We had a grocery customer that runs a couple of apps in the store. The GPUs run 24/7, they’re not sitting there idle, they’re doing stuff the whole time – video and some other things. They looked at moving out to the cloud. It was going to be $12,000 a month per store to run these two apps. We run them on two little tiny Intel NUCs boxes that cost $400 one-time. So there’s a cost reason. The edge has latency advantages, potentially cost advantages, potentially security advantages and then the challenges around all of that. This is where there’s going to be a huge opportunity for channel partners to be able to go in there and say, ‘Look, we see what you have. We see what you need. We can give you a platform today that runs edge, runs cloud, runs traditional data center, you can move the apps wherever you want.’ So just effectively taking all of that confusion away from the customer.

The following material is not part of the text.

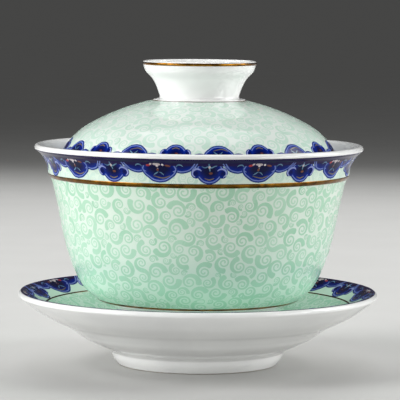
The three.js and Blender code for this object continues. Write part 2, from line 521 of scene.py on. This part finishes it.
class Ground:
    """A face being covered with curls, which each take up a few discs: one for the coil round its eye
    and some along its tail. Spots are random places to try, and room is how far each is from a disc."""

    def __init__(self, skin, start, end, rng):
        way = np.linspace(start, end, 200)
        share = np.cumsum(skin.radius(way))
        area = TURN * skin.radius(way).mean() * (end - start)
        count = int(area * SPOTS_PER_MM2)
        self.rng, self.ends = rng, (start, end)
        self.down = np.interp(rng.random(count) * share[-1], share, way)
        self.angle = rng.random(count) * TURN
        self.radius = skin.radius(self.down)
        self.room = np.minimum(self.down - start, end - self.down)
        self.discs = np.zeros((0, 3))
        self.pairs = int(area * PAIRS_PER_MM2)

    def take(self, angle, down, size):
        """Takes up one disc."""
        self.discs = np.vstack([self.discs, (angle, down, size)])
        turn = (self.angle - angle + math.pi) % TURN - math.pi
        distance = np.hypot(turn * self.radius, self.down - down)
        self.room = np.minimum(self.room, distance - size - SCROLL_GAP)

    def take_curl(self, spot, size, turn, hand):
        angle, down = self.angle[spot], self.down[spot]
        for x, y, disc in curl_discs(size, np.array([turn]), hand)[0]:
            self.take(angle + x / self.radius[spot], down + y, disc)
        return angle, down, size, turn, hand

    def curl_at(self, spot, size):
        """The snuggest turn for a curl at a spot, taken up if it fits there at all."""
        turn = (self.discs[:, 0] - self.angle[spot] + math.pi) % TURN - math.pi
        x, y = turn * self.radius[spot], self.discs[:, 1] - self.down[spot]
        near = np.hypot(x, y) < NEAR_SIZES * size + NEAR_MARGIN
        turns = (self.rng.random() + np.arange(CURL_TURNS)) / CURL_TURNS * TURN
        best = None
        for hand in self.rng.permutation((-1, 1)):
            discs = curl_discs(size, turns, hand)[:, 1:]
            gaps = (self.ends[1] - self.down[spot] - discs[:, :, 1] - discs[:, :, 2],
                    self.down[spot] + discs[:, :, 1] - discs[:, :, 2] - self.ends[0])
            clear = np.minimum(*gaps).min(axis=1)
            if near.any():
                apart = np.hypot(discs[:, :, 0, None] - x[near], discs[:, :, 1, None] - y[near])
                apart = apart - self.discs[near, 2] - discs[:, :, 2, None] - SCROLL_GAP
                clear = np.minimum(clear, apart.min(axis=(1, 2)))
            for k in np.nonzero(clear >= 0)[0]:
                if best is None or clear[k] < best[0]:
                    best = clear[k], turns[k], hand
        return best and self.take_curl(spot, size, *best[1:])

    def curls(self, size, most):
        """Curls of one size, where they fit, up to a number."""
        found = []
        while len(found) < most:
            fits = np.nonzero(self.room >= COIL * size)[0]
            tries = self.rng.choice(fits, min(SNUG_TRIES, len(fits)), replace=False)
            snug = tries[np.argsort(self.room[tries])][:SNUG_PLACES]
            placed = next(filter(None, (self.curl_at(spot, size) for spot in snug)), None)
            if placed is None:
                break
            found.append(placed)
        return found

    def pair(self, size):
        """Two curls whose tails run into each other as an S."""
        fits = np.nonzero(self.room >= size)[0]
        first = self.rng.choice(fits)
        turn = (self.angle[fits] - self.angle[first] + math.pi) % TURN - math.pi
        across, along = turn * self.radius[first], self.down[fits] - self.down[first]
        best = np.argmin(np.abs(np.hypot(across, along) - 2 * curl_reach(0) * size))
        way, hand = math.atan2(along[best], across[best]), self.rng.choice((-1, 1))
        return [self.take_curl(first, size, way, hand),
                self.take_curl(fits[best], size, way + math.pi, hand)]

    def drops(self, size):
        """The places of drops of one size, wherever one still fits."""
        found = []
        while len(fits := np.nonzero(self.room >= size)[0]):
            spot = fits[np.argmin(self.room[fits])]
            self.take(self.angle[spot], self.down[spot], size)
            found.append((self.angle[spot], self.down[spot]))
        return found


def curl_discs(size, turns, hand):
    """The (x, y, size) discs that a curl takes up, for each of some turns."""
    angle = turns[:, None] + hand * TURN * np.array([0, *TAIL_DISCS])
    reach = np.array([0, *(curl_reach(way) for way in TAIL_DISCS)])
    sizes = np.array([COIL, *(curl_half_width(way) for way in TAIL_DISCS)])
    return size * np.stack([reach * np.cos(angle), reach * np.sin(angle), sizes + 0 * angle], axis=2)


def scroll_ground(name, skin, start, end, paint, seed, body, largest=LARGEST_CURL):
    """Curls of all sizes fitted together over a face, some joined in pairs, with drops in the gaps."""
    rng = np.random.default_rng(seed)
    ground = Ground(skin, start, end, rng)
    enamel = Enamel(skin)
    pairs = ground.pairs if largest > max(PAIR_SIZES) else 0
    curls = [half for _ in range(pairs) for half in ground.pair(rng.uniform(*PAIR_SIZES))]
    for size in np.arange(largest, SMALLEST_CURL, -CURL_STEP):
        most = math.inf if size < BIG_CURL else int(ground.pairs * BIG_CURLS_PER_PAIR)
        curls += ground.curls(size, most)
    for angle, down, size, turn, hand in curls:
        enamel.lay_about(curl(size, turn, hand, rng.random()), angle, down)
    for size in DROP_SIZES:
        for angle, down in ground.drops(size):
            enamel.lay_about(drop(size, rng.random() * TURN, rng.choice((-1, 1))), angle, down)
    return enamel.made(name, [paint], body, "scroll_enamel")


# ------------------------------
# The cobalt border. Its drawings hang from the rim: x runs along it and y away from it, in
# millimetres at BORDER_RADIUS.

def cobalt_lobe(outline, lift, depth=2.2):
    """A lobe: a mid-blue edge, a pale line just inside it, and a cobalt heart that darkens inwards."""
    return [filled(outline, BLUE, lift),
            filled(inset(outline, 0.42), PALE, lift + LAYER),
            filled(inset(outline, 0.74), COBALT, lift + 2 * LAYER, depth=depth)]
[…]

What keeps you up at night?

Scale is working our way through a period of hypergrowth and that brings challenges. If you were to ask customers about Scale, we have – as I described to my team and my investors – we have a cult following among our customers that would make Apple jealous. I don’t want to lose that. We are growing extremely rapidly and that growth is enhanced by partnerships like we have with NEC and Lenovo where they’re OEMing software and they have solutions on Lenovo gear sold through the Lenovo channel that uses the Scale software. That puts us at another arms-length away from the customer. We already work 100 percent through the channel. Now we have another vendor between us and the channel and the customer. If that customer comes through Lenovo, I want them to have the same experience if they would have come through us. So far so good, but I worry about that. Because some of the magic is a little out of our hands and little things can make a big difference.

Scale is still a small company compared to my competitors. My competitors are Dell, HPE, NetApp and VMware who collectively employ like a million people. I’m nowhere near that. So that cult following, the brand reputation, the quality of the product are the things that keep me up at night. That’s our secret sauce.